Keith Richard and Norah Jones- Love Hurts:
Its quite remarkable that a total of three Everly Brother tribute records were released in 2013. The Chapin Sisters album, A Date With the Everly Brothers. Also Bonnie Prince Billy and Dawn McCarthy’s What the Brothers Sang.
It is of no surprise then, that Norah would come full circle and pay fitting tribute to the Everly Brothers from that performance, and/or other similar performances. Undoubtedly, someone has mentioned to her how much she calls the EBros to mind, as she instantly did me.
Its uniquely comforting knowing that Phil himself most likely was aware of these Tributes. They usually come much after an artists passing, which is far too late.
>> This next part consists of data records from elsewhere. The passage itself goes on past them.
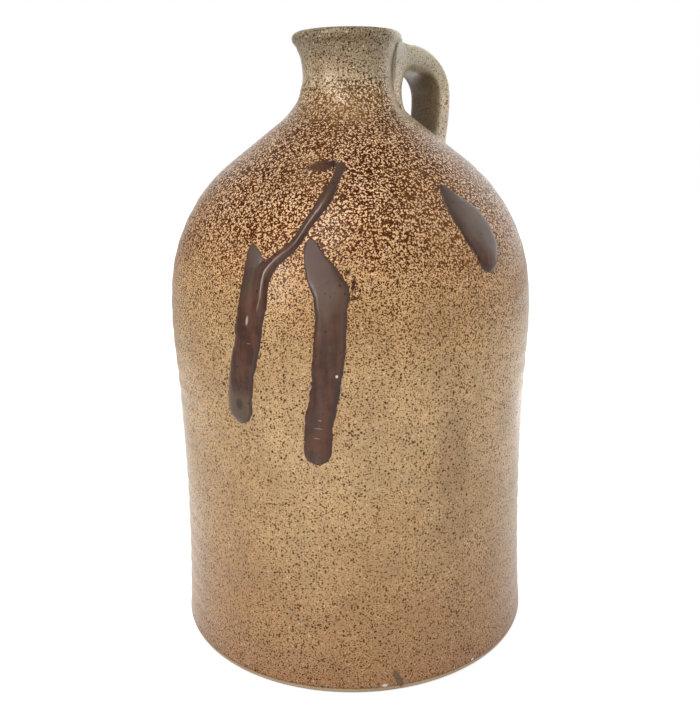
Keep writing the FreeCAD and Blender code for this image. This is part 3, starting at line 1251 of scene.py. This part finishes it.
@dataclass(frozen=True)
class Strand:
    """One strand of a glaze run: azimuth in degrees, depth below the rim and half width in mm."""

    stations: tuple[Triple, ...]
    relief: float = 1.15
    bulb: float = 0.30
    thin: float = 0.45
    gather: float = 34.0
    flow: Pair = (0.0, 1.0)


@dataclass
class GlazeRun:
    """A run of thick glaze on the wall: a bead swept down its strands, swollen at its foot."""

    name: str
    strands: tuple[Strand, ...]
    wall: Wall
    height: float
    seed: int
    grid: float = 0.00035
    shoulder: float = 4.4
    sunk: float = 0.0009
    blend: float = 1.5
    edge: float = -0.45
    mean_radius: float = 80.0
    margin: float = 1.5
    line_step: float = 0.3
    waver: float = 0.045
    fray: float = 0.16
    swell: float = 0.10
    thickness_rounds: int = 10
    flow_rounds: int = 60

    def centre_line(self, strand: Strand) -> Array:
        """Follow a strand finely.

        Args:
            strand: The strand.

        Returns:
            Rows of azimuth in radians, run along the wall in mm, half width in mm.
        """
        given = np.array(strand.stations)
        level = self.height - given[:, 1] * MM
        run = np.interp(level, self.wall.levels, self.wall.run) / MM
        rows = np.stack([np.radians(given[:, 0]), run, given[:, 2]], axis=1)
        travel = np.concatenate([[0.0], np.cumsum(np.hypot(
            np.diff(rows[:, 0]) * self.mean_radius, np.diff(rows[:, 1])))])
        slopes = np.gradient(rows, travel, axis=0)
        fine = np.arange(0.0, travel[-1], self.line_step)
        index = np.clip(np.searchsorted(travel, fine, side="right") - 1, 0, len(travel) - 2)
        step = (travel[index + 1] - travel[index])[:, None]
        share = ((fine - travel[index])[:, None]) / step
        a = 2 * share ** 3 - 3 * share ** 2 + 1
        b = share ** 3 - 2 * share ** 2 + share
        c = -2 * share ** 3 + 3 * share ** 2
        d = share ** 3 - share ** 2
        return (a * rows[index] + b * step * slopes[index] + c * rows[index + 1]
                + d * step * slopes[index + 1])

    def bead(self, strand: Strand, line: Array, place: tuple[Array, ...],
             uneven: tuple[Array, ...]) -> tuple[Array, Array]:
        """Thickness of one strand and how far down it each point lies.

        Args:
            strand: The strand.
            line: Its centre line.
            place: Azimuth, run along the wall and radius, in mm, of each point of the net.
            uneven: Coarse and fine unevenness of the bead's edge.

        Returns:
            Thickness in mm, negative outside the bead, and the flow.
        """
        turn, run, radius = place
        ragged, frayed = uneven
        found = np.full(turn.shape, -9.0)
        passed = np.zeros(turn.shape)
        start, foot = line[0], line[-1]
        for way, (azimuth, along, half) in zip(np.linspace(*strand.flow, len(line)), line):
            near = np.abs(run - along) < half + 1.6
            apart = np.hypot((turn[near] - azimuth) * radius[near], run[near] - along)
            inward = half * (1.0 + self.waver * ragged[near]) + self.fray * frayed[near] - apart
            passed[near] = np.where(inward > found[near], way, passed[near])
            found[near] = np.maximum(found[near], inward)
        # the bead rises steeply from its rim to a nearly flat back
        rim = 1.0 - np.clip(found / self.shoulder, 0.0, 1.0)
        # the glaze is a thin skin where it starts, and gathers on its way down
        gone = np.hypot((turn - start[0]) * radius, run - start[1])
        relief = strand.relief * (strand.thin + (1.0 - strand.thin)
                                  * smooth_step(0.0, strand.gather, gone))
        found = np.where(found < 0, 1.6 * found, relief * np.sqrt(1.0 - rim ** 2))
        below = np.hypot((turn - foot[0]) * radius, run - foot[1] - 1.0)
        found += np.where(found > 0, strand.bulb * np.exp(-(below / foot[2]) ** 2)
                          * np.clip(found, 0, 1), 0.0)
        return found, passed

    def build(self, glaze: Material) -> Piece:
        """Make the run as a closed shell that is sunk a little into the clay.

        Args:
            glaze: The run's finish.

        Returns:
            The run.
        """
        lines = [self.centre_line(strand) for strand in self.strands]
        joined = np.vstack(lines)
        margin = joined[:, 2].max() + self.margin
        low, high = joined[:, 1].min() - margin, joined[:, 1].max() + margin
        runs = np.arange(low, high, self.grid / MM)
        levels = np.interp(runs * MM, self.wall.run, self.wall.levels)
        girth = float(self.wall.radius(levels).max())
        edge = margin * MM / girth * 1.3
        turns = np.arange(joined[:, 0].min() - edge, joined[:, 0].max() + edge,
                          self.grid / girth)
        turn, run = np.meshgrid(turns, runs)
        level = np.repeat(levels[:, None], len(turns), axis=1)
        base, normals = self.wall.place(turn, level)
        uneven = (Wander(0.007, self.seed).at(base), Wander(0.0022, self.seed + 7).at(base))
        total = np.full(turn.shape, -9.0)
        flow = np.zeros(turn.shape)
        for strand, line in zip(self.strands, lines):
            found, passed = self.bead(strand, line, (turn, run, self.wall.radius(level) / MM),
                                      uneven)
            flow = np.where(found > total, passed, flow)
            blend = np.maximum(self.blend - np.abs(total - found), 0.0) / self.blend
            total = np.maximum(total, found) + blend ** 2 * self.blend * 0.25
        total *= 1.0 + self.swell * Wander(0.011, self.seed + 1).at(base) * (total > 0)
        total = self.spread(total, smooth_step(0.1, 0.5, total), self.thickness_rounds)
        covered = (total > self.edge).astype(float)
        flow = (self.spread(flow * covered, covered, self.flow_rounds)
                / np.maximum(self.spread(covered, covered, self.flow_rounds), 0.05))
        total = np.maximum(total, -self.sunk / MM + 0.25)
        return self.shell(base, normals, {"thickness": total, "flow": flow}, glaze)

    def spread(self, values: Array, hold: Array, rounds: int) -> Array:
        """Let values on the run's net even out, so that no crease or step is left.

        Args:
            values: One value for each point of the net.
            hold: How freely each point moves, from 0 to 1.
            rounds: How often each point is drawn to its neighbours.

        Returns:
            The evened values.
        """
        evened = values.copy()
        for _ in range(rounds):
            padded = np.pad(evened, 1, mode="edge")
            mean = (padded[:-2, 1:-1] + padded[2:, 1:-1] + padded[1:-1, :-2]
                    + padded[1:-1, 2:]) / 4.0
            evened += (mean - evened) * 0.8 * hold
        return evened

    def shell(self, base: Array, normals: Array, layers: dict[str, Array],
              glaze: Material) -> Piece:
        """Close the bead's top with an underside below the clay's surface.

        Args:
            base: Net of points on the wall.
            normals: The wall's normals there.
            layers: Thickness of the glaze there, in mm, and how far it has flowed.
            glaze: The run's finish.

        Returns:
            The closed shell.
        """
        shown = layers["thickness"] > self.edge
        cell = shown[:-1, :-1] | shown[1:, :-1] | shown[:-1, 1:] | shown[1:, 1:]
        rows, columns = np.nonzero(cell)
        width = base.shape[1]
        first = rows * width + columns
        corners = np.stack([first, first + 1, first + width + 1, first + width], axis=1)
        used, corners = np.unique(corners, return_inverse=True)
        corners = corners.reshape(-1, 4)
        count = len(used)
        flat = base.reshape(-1, 3)[used]
        lean = normals.reshape(-1, 3)[used]
        top = flat + lean * (layers["thickness"].reshape(-1)[used] * MM)[:, None]
        faces = corners.tolist()
        edges = {(quad[k], quad[(k + 1) % 4]) for quad in faces for k in range(4)}
        faces += (corners[:, ::-1] + count).tolist()
        faces += [(b, a, a + count, b + count) for a, b in sorted(edges) if (b, a) not in edges]
        run = mesh_piece(self.name, np.vstack([top, flat - lean * self.sunk]), faces, glaze)
        face_outwards(run.data)
        for name, values in layers.items():
            store(run, name, np.tile(values.reshape(-1)[used], 2))
        return run


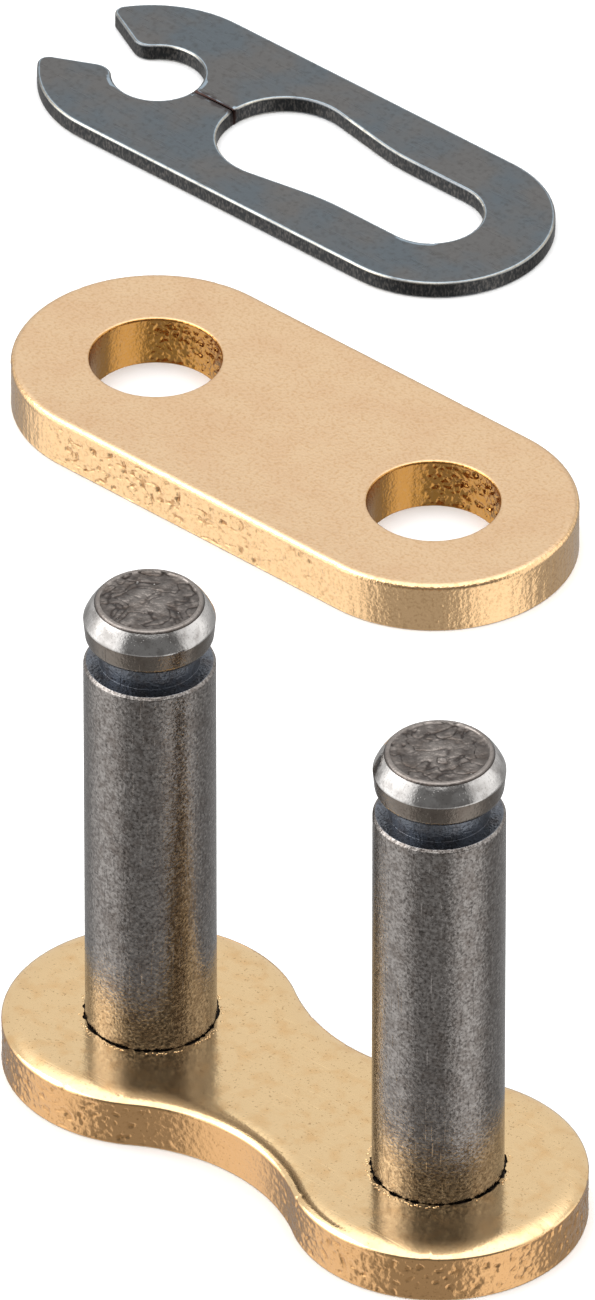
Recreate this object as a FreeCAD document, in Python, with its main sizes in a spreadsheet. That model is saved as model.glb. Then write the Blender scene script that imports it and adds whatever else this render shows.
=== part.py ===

Who knows, maybe thats all Phil was waiting for.
Billie Joe Armstrong and Norah Jones – “Foreverly”
As is traditional with southern belief and affectation, it seems safe to assume that Phil was met at the pearly gates by Elvis, Buddy Holly, Ricky Nelson, Hank Williams, George Jones, John and George…George Jones; God assuredly said, “Brother Michael, Aunty Gin, Phil and Don. Open the door and…let em in.”
Rolling Stone has the Everly Brothers listed at 33 on their list of 100 Greatest Artists of All Time.
The Everly Brothers had 35 Billboard Top-100 singles, 26 in the top 40. They hold the record for the most Top-100 singles by any duo, and trail only Hall & Oates for the most Top-40 singles by a duo.
In the UK, they had 30 chart singles, 29 in the top 40, 13 top 10 and 4 at No. 1 between 1957 and 1984. They had 12 top-40 albums between 1960 and 2009.
In 1986, the Everlys were among the first 10 artists inducted into the Rock and Roll Hall of Fame. During the ceremony, they were introduced by Neil Young, who said “Every musical group I’ve belonged to tried and failed to copy the Everly Brothers’ harmonies.”
In 1997 the brothers were awarded the Grammy Lifetime Achievement Award.